## DATA SEGMENT:
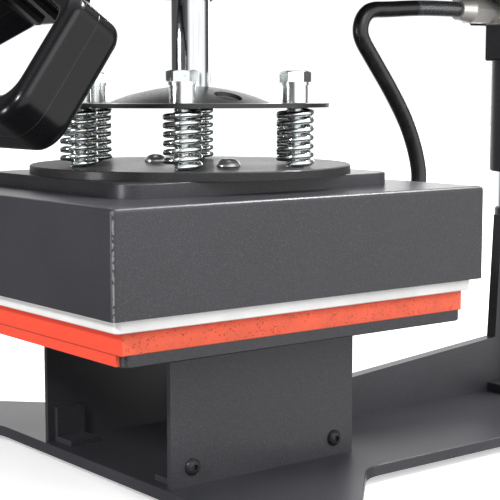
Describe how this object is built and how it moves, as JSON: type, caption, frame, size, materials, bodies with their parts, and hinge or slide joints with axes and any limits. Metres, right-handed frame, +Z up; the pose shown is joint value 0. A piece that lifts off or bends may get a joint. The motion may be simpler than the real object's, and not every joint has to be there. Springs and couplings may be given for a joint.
{
  "type": "rotary heat press",
  "caption": "Swing-away heat press with a sheet-metal heated platen on sprung bolts, a red pad on a pedestal, a braided cable, a cam lever with a framed grip and a control box.",
  "frame": {"origin": "centre of the footprint at the bottom of the rubber feet", "axes": "+Z up, the operator stands on the -Y side, X is the width"},
  "size_m": [0.52, 0.6402, 0.54],
  "materials": {
    "black_coat": "fine-textured satin black powder coat",
    "black_gloss_coat": "gloss black stove enamel",
    "zinc": "bright bluish zinc plating",
    "chrome": "polished hard chrome",
    "steel": "turned bare steel",
    "aluminium": "machined pale aluminium",
    "silicone": "matt orange-red silicone sponge",
    "feet": "matt black rubber",
    "grip": "glossy black moulded plastic",
    "wool": "pale mineral fibre board",
    "element": "heat-tinted steel tube",
    "braid": "black braided sleeve",
    "brass": "nickel-plated brass",
    "bronze": "sintered bronze",
    "box_plastic": "fine-textured black plastic",
    "screen": "smoked display window",
    "button_plastic": "grey button caps",
    "switch_plastic": "red rocker"
  },
  "bodies": {
    "base": {"rubber_feet": "feet", "base_plate": "black_coat", "pedestal": "black_coat", "pedestal_lugs": "black_coat", "pedestal_screws": "black_coat", "lower_platen": "black_coat", "silicone_pad": "silicone", "gusset_plate": "black_coat", "column_socket": "black_coat", "column_flange": "black_coat", "column_bolts": "zinc", "column_post": "chrome"},
    "head": {"swivel_tube": "black_coat", "swivel_bushes": "bronze", "thrust_washer": "steel", "swivel_block": "black_coat", "arm_cheek_left": "black_coat", "arm_cheek_right": "black_coat", "arm_bottom_plate": "black_coat", "arm_top_plate": "black_coat", "arm_spacers": "steel", "arm_bolts": "zinc", "guide_housing": "black_coat", "guide_bush": "bronze", "cam_axle": "steel", "return_spring": "zinc", "gland_plate": "black_coat", "gland_body": "brass", "gland_nut": "brass", "cable_sleeve": "braid", "control_box": "box_plastic", "control_panel": "box_plastic", "display": "screen", "mains_inlet": "box_plastic"},
    "set_key": {"button_set": "button_plastic"},
    "up_key": {"button_up": "button_plastic"},
    "down_key": {"button_down": "button_plastic"},
    "rocker": {"power_switch": "switch_plastic"},
    "lever": {"cam": "steel", "lever_bars": "black_gloss_coat", "grip_front": "grip", "grip_rear": "grip", "grip_screws": "steel"},
    "platen": {"cover": "black_coat", "insulation": "wool", "heating_element": "element", "heat_plate": "aluminium", "tier_plate": "black_coat", "spring_disc": "black_gloss_coat", "disc_screws": "steel", "press_bolts": "zinc", "bolt_sleeves": "zinc", "press_springs": "zinc", "cover_gland": "box_plastic"},
    "press": {"press_shaft": "chrome", "flange": "black_gloss_coat", "roller_fork": "steel", "roller_pin": "steel"},
    "roller": {"roller": "steel"},
    "nut": {"pressure_nut": "zinc"}
  },
  "joints": [
    {"name": "head_swing", "type": "hinge", "parent": "base", "child": "head", "pos_m": [0, 0.25, 0.3036], "axis": [0, 0, 1], "range_deg": [-95, 95]},
    {"name": "lever", "type": "hinge", "parent": "head", "child": "lever", "pos_m": [0, -0.12, 0.505], "axis": [-1, 0, 0], "range_deg": [0, 80]},
    {"name": "platen_lift", "type": "slide", "parent": "head", "child": "platen", "axis": [0, 0, 1], "range_m": [0, 0.03], "deforming": ["return_spring"]},
    {"name": "spring_travel", "type": "slide", "parent": "platen", "child": "press", "axis": [0, 0, -1], "range_m": [0, 0.006], "stiffness_N_per_m": 60000, "springref_m": -0.001, "deforming": ["press_springs", "return_spring"]},
    {"name": "cam_roller", "type": "hinge", "parent": "press", "child": "roller", "pos_m": [0, -0.12, 0.4327], "axis": [1, 0, 0], "continuous": true},
    {"name": "pressure_adjust", "type": "hinge", "parent": "press", "child": "nut", "pos_m": [0, -0.12, 0.402], "axis": [0, 0, 1], "continuous": true},
    {"name": "set_press", "type": "slide", "parent": "head", "child": "set_key", "axis": [0, 1, 0], "range_m": [0, 0.001], "stiffness_N_per_m": 800},
    {"name": "up_press", "type": "slide", "parent": "head", "child": "up_key", "axis": [0, 1, 0], "range_m": [0, 0.001], "stiffness_N_per_m": 800},
    {"name": "down_press", "type": "slide", "parent": "head", "child": "down_key", "axis": [0, 1, 0], "range_m": [0, 0.001], "stiffness_N_per_m": 800},
    {"name": "power_rocker", "type": "hinge", "parent": "head", "child": "rocker", "pos_m": [0.035, 0.2985, 0.456], "axis": [1, 0, 0], "range_deg": [-8, 8]}
  ],
  "couplings": [
    {"joint": "platen_lift", "follows": "lever", "m_per_rad": 0.021486}
  ]
}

## WORK TO DO:
Reproduce each line holding the word "materials".

## EXERCISE RESPONSE:
Describe how this object is built and how it moves, as JSON: type, caption, frame, size, materials, bodies with their parts, and hinge or slide joints with axes and any limits. Metres, right-handed frame, +Z up; the pose shown is joint value 0. A piece that lifts off or bends may get a joint. The motion may be simpler than the real object's, and not every joint has to be there. Springs and couplings may be given for a joint.
  "materials": {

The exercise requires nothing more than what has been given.